Les opérations policières qui se sont déroulées sur les lieux de l’incident semblent avoir été menées avec toute la diligence requise pour assurer la santé et la sécurité du plaignant. La première obligation d’un agent de police est de protéger et de préserver la vie. Puisqu’ils avaient été informés que le plaignant avait menacé de sauter en bas du balcon, les agents avaient le devoir de prendre toutes les mesures raisonnables pour empêcher le plaignant de se faire du tort. Des négociateurs qualifiés ont parlé avec le plaignant à distance et l’ont encouragé à s’éloigner du balcon. Un professionnel de la santé mentale était également sur place pour les aider. De la nourriture et des cigarettes ont été fournies au plaignant à sa demande. Sachant que le plaignant craignait d’être arrêté et emprisonné, les agents lui ont assuré que cela ne se produirait pas et qu’ils allaient simplement l’amener à l’hôpital afin qu’il puisse obtenir l’aide dont il avait besoin. L’avocat du plaignant a également été dépêché sur les lieux et il lui a confirmé que les agents disaient vrai. Le plaignant a demandé à parler à son frère, mais cette demande a été rejetée, car il avait laissé entendre qu’il lui ferait ses derniers adieux — cette décision n’était pas déraisonnable. Il faut également se pencher sur le plan établi relativement à la « ligne d’action ». Il y avait toujours un risque qu’une telle mesure proactive ait l’effet contraire de celui recherché, comme cela fut le cas ici. Cependant, le fait de ne pas saisir une occasion qui se présente n’est pas non plus dénué de risque. Des négociations étaient en cours depuis des heures avec le plaignant, qui était toujours sur le balcon, et il n’y avait aucune garantie qu’il n’allait pas, à tout moment, sauter en bas du balcon avant que la police ait la chance de l’en empêcher. Dans ces circonstances, il faut faire preuve d’une certaine retenue à l’égard des décisions prises par la police en temps réel.
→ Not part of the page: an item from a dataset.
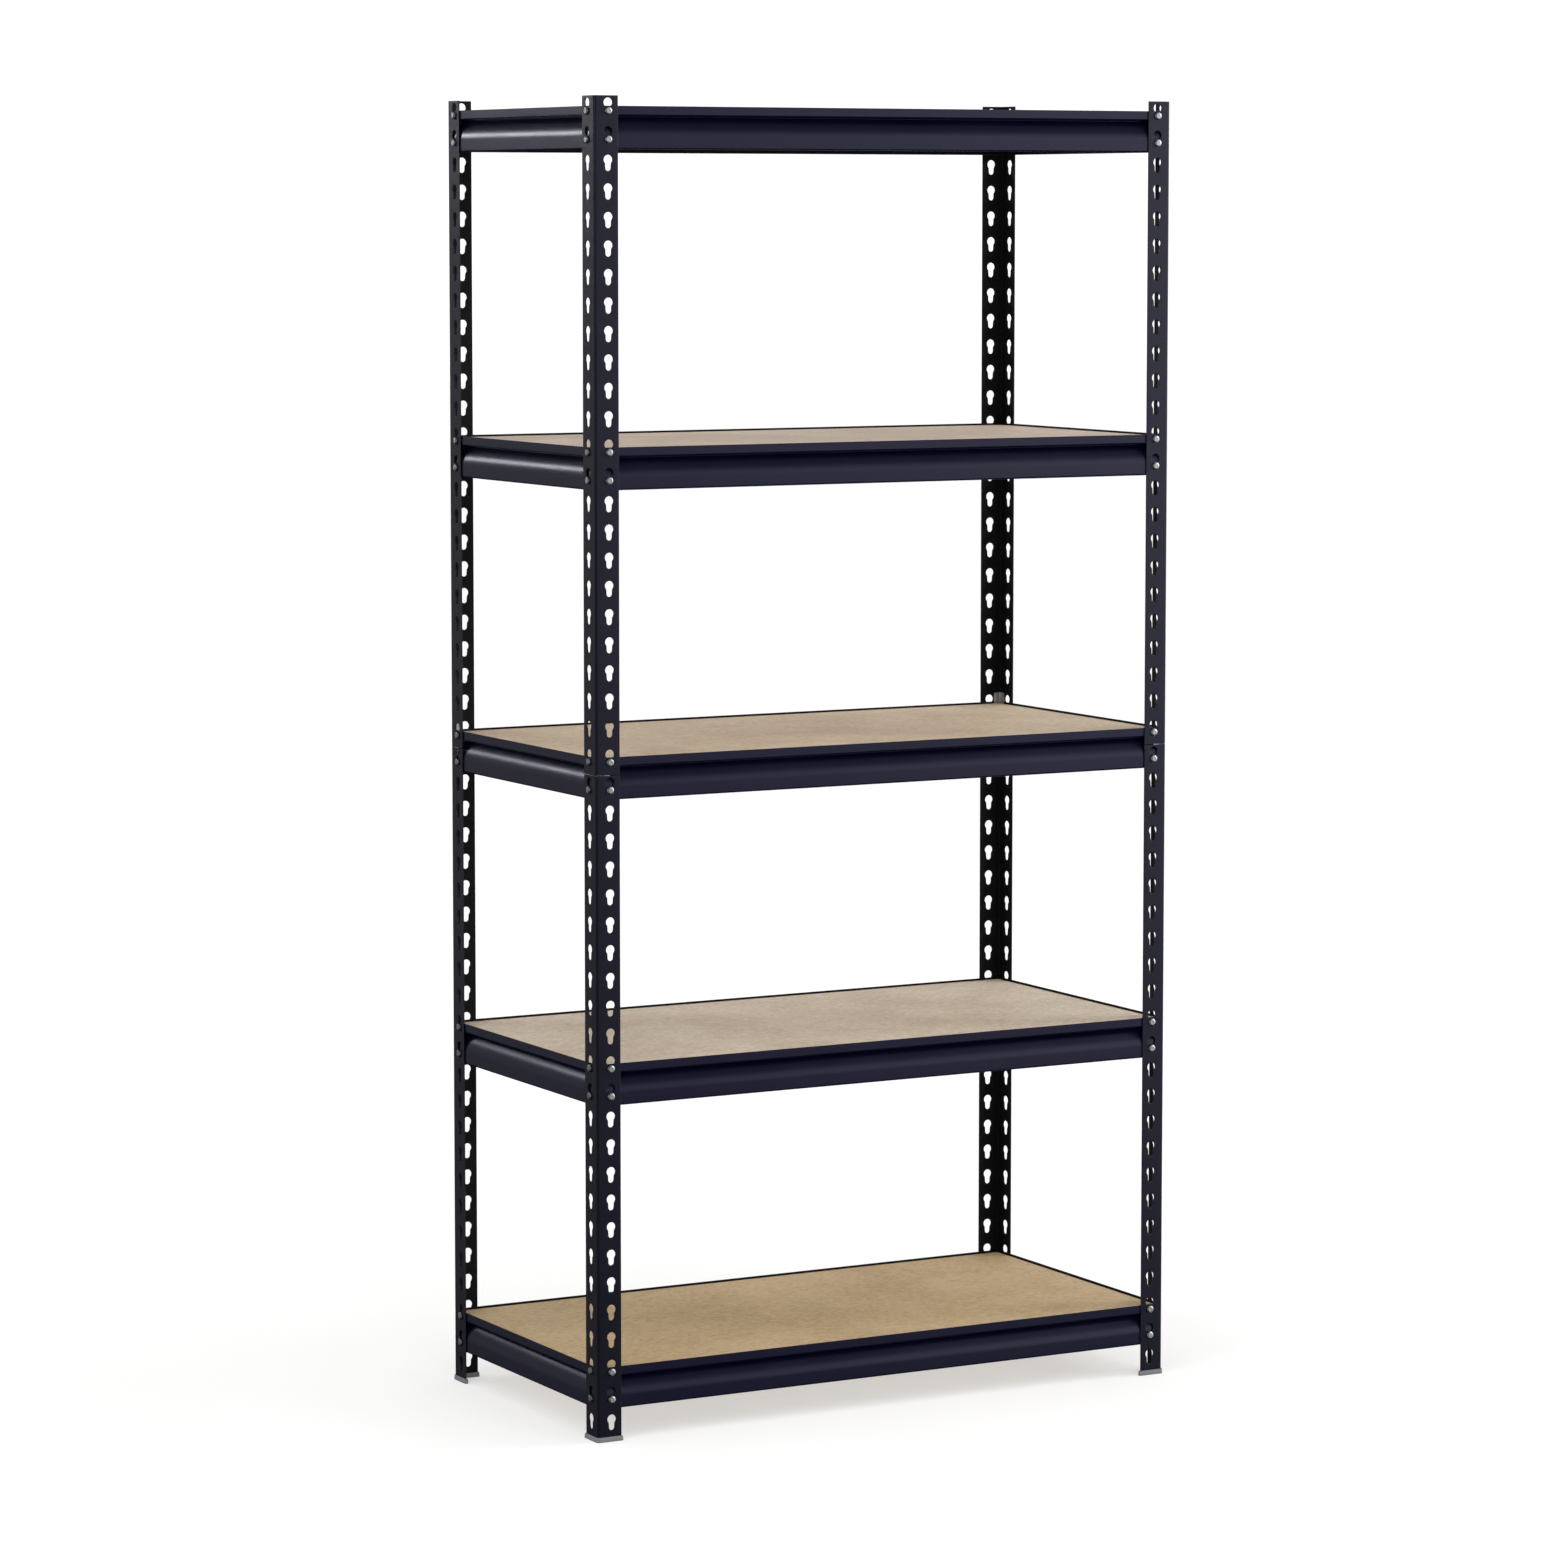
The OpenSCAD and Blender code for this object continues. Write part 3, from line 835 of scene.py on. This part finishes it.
FLOOR_REACH = 40.0  # metres from the middle to each edge
floor_mesh = bpy.data.meshes.new("studio_floor")
floor_mesh.from_pydata([(x * FLOOR_REACH, y * FLOOR_REACH, 0)
                        for x, y in ((-1, -1), (1, -1), (1, 1), (-1, 1))], [], [(0, 1, 2, 3)])
floor_mesh.materials.append(floor_material())
floor = bpy.data.objects.new("studio_floor", floor_mesh)
floor.visible_glossy = False
bpy.context.scene.collection.objects.link(floor)

# %% The room
# Directions are parts of a unit vector: toward_x is how far to the right a ray goes, and upward
# how far up. The wall in gloss grows brighter to the right, and reaches lower on the left.
ROOM_LIGHT = 1.12
LEFT_GLOSS, MIDDLE_GLOSS, RIGHT_GLOSS = 0.26, 0.4, 1.9
LEFT_FOOT, MIDDLE_FOOT, RIGHT_FOOT = -0.4, -0.18, -0.28  # where the wall's foot fades out

world = bpy.data.worlds.new("white studio")
bpy.context.scene.world = world
world.use_nodes = True
world.node_tree.nodes.clear()
toward = add_node(world, "ShaderNodeTexCoord").outputs["Generated"]
toward_x, _, upward = add_node(world, "ShaderNodeSeparateXYZ", {0: toward}).outputs
from_left = remap(world, toward_x, (-0.3, 0.44), (LEFT_GLOSS, MIDDLE_GLOSS))
lowest_left = remap(world, toward_x, (-0.3, 0.3), (LEFT_FOOT, MIDDLE_FOOT))
to_right = remap(world, toward_x, (0.44, 0.58), (0.0, 1.0), "SMOOTHSTEP")
brightest = remap(world, to_right, (0.0, 1.0), (from_left, RIGHT_GLOSS))
lowest = remap(world, to_right, (0.0, 1.0), (lowest_left, RIGHT_FOOT))
above_floor = remap(world, upward, (lowest, -0.04), (0.0, brightest), "SMOOTHSTEP")
below_ceiling = remap(world, upward, (0.12, 0.5), (1.0, 0.1), "SMOOTHSTEP")
in_gloss = calculate(world, "MULTIPLY", above_floor, below_ceiling)
ray = add_node(world, "ShaderNodeLightPath")
strength = add_node(world, "ShaderNodeMix", {
    0: ray.outputs["Is Glossy Ray"], 2: ROOM_LIGHT, 3: in_gloss}, data_type="FLOAT")
room = add_node(world, "ShaderNodeBackground", {
    "Color": linear("#ffffff"), "Strength": strength.outputs[0]})
add_node(world, "ShaderNodeOutputWorld", {"Surface": room.outputs[0]})
world.cycles.sampling_method = "NONE"
print("room: white, and in gloss a wall, brightest on the right, with a dark floor and ceiling")

# %% The softboxes
def softbox(name, place, target, size, watts, fan=180):
    """An area light of that width and height in metres, turned to face the target. fan is the
    full angle in degrees that its light spreads over, which a grid in front makes narrower."""
    light = bpy.data.lights.new(name, "AREA")
    light.shape, light.energy = "RECTANGLE", watts
    light.size, light.size_y = size
    light.spread = np.radians(fan)
    box = bpy.data.objects.new(name, light)
    box.location = place
    box.rotation_euler = (Vector(target) - Vector(place)).to_track_quat("-Z", "Y").to_euler()
    bpy.context.scene.collection.objects.link(box)
    print("softbox:", name, watts, "W")


middle = (cad_low + cad_high) / 2
softbox("softbox behind", (-3.6, 6.2, 2.9), (-0.4, 0.0, 2.2), (1.6, 0.6), 2.9, fan=44)
softbox("softbox right", (4.8, -1.6, 2.7), middle, (1.5, 1.5), 105)
softbox("softbox left", (-4.2, -2.2, 2.0), middle, (0.5, 0.5), 11)

# %% [markdown]
# ## Camera
# The eye is a little below the top level, well to the left of the unit, and far enough away for
# the uprights to stay nearly parallel. Its aim and lens come from fitting a pinhole camera to
# the keyholes' even spacing. A small downward shift keeps the posts upright.

# %% The camera
camera = bpy.data.cameras.new("camera")
camera.lens, camera.sensor_width = 122.786, 36.0
camera.shift_y = -0.0449
camera.clip_end = 100.0
yaw, pitch = 0.50115, 0.09415
aim = Vector((math.sin(yaw) * math.cos(pitch), math.cos(yaw) * math.cos(pitch), -math.sin(pitch)))
eye = bpy.data.objects.new("camera", camera)
eye.location = (-3.6807, -6.6120, 1.6817)
eye.rotation_euler = aim.to_track_quat("-Z", "Y").to_euler()
bpy.context.scene.collection.objects.link(eye)
bpy.context.scene.camera = eye
bpy.context.scene.view_settings.view_transform = "Standard"
print("camera at", tuple(round(c, 3) for c in eye.location))

# %% Finish
bpy.context.view_layer.update()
Je n’ai donc aucun motif de conclure que l’un ou l’autre des agents de police ont transgressé les limites de la prudence prescrites par le droit criminel au cours de leurs interactions avec le plaignant et il n’y a pas lieu de porter des accusations criminelles dans cette affaire. Le dossier est clos.


Date : Le 7 novembre 2023


Approuvé électroniquement par

Joseph Martino
Directeur
Unité des enquêtes spéciales

Notes

  • 1) Les renseignements fournis dans cette section reflètent les renseignements fournis à l’UES au moment de la notification et ne reflètent pas nécessairement les faits constatés par l’UES dans le cadre de son enquête. [Retour au texte]
  • 2) Les documents suivants contiennent des renseignements personnels délicats qui ne sont pas divulgués, comme le prévoit le paragraphe 34 (2) de la Loi de 2019 sur l’Unité des enquêtes spéciales. Les principaux éléments des documents sont résumés ci-dessous. [Retour au texte]

Note:

La version originale anglaise signée du rapport fait autorité. En cas de divergence entre cette version et les versions anglaise ou française en ligne, la version originale anglaise signée du rapport l’emporte.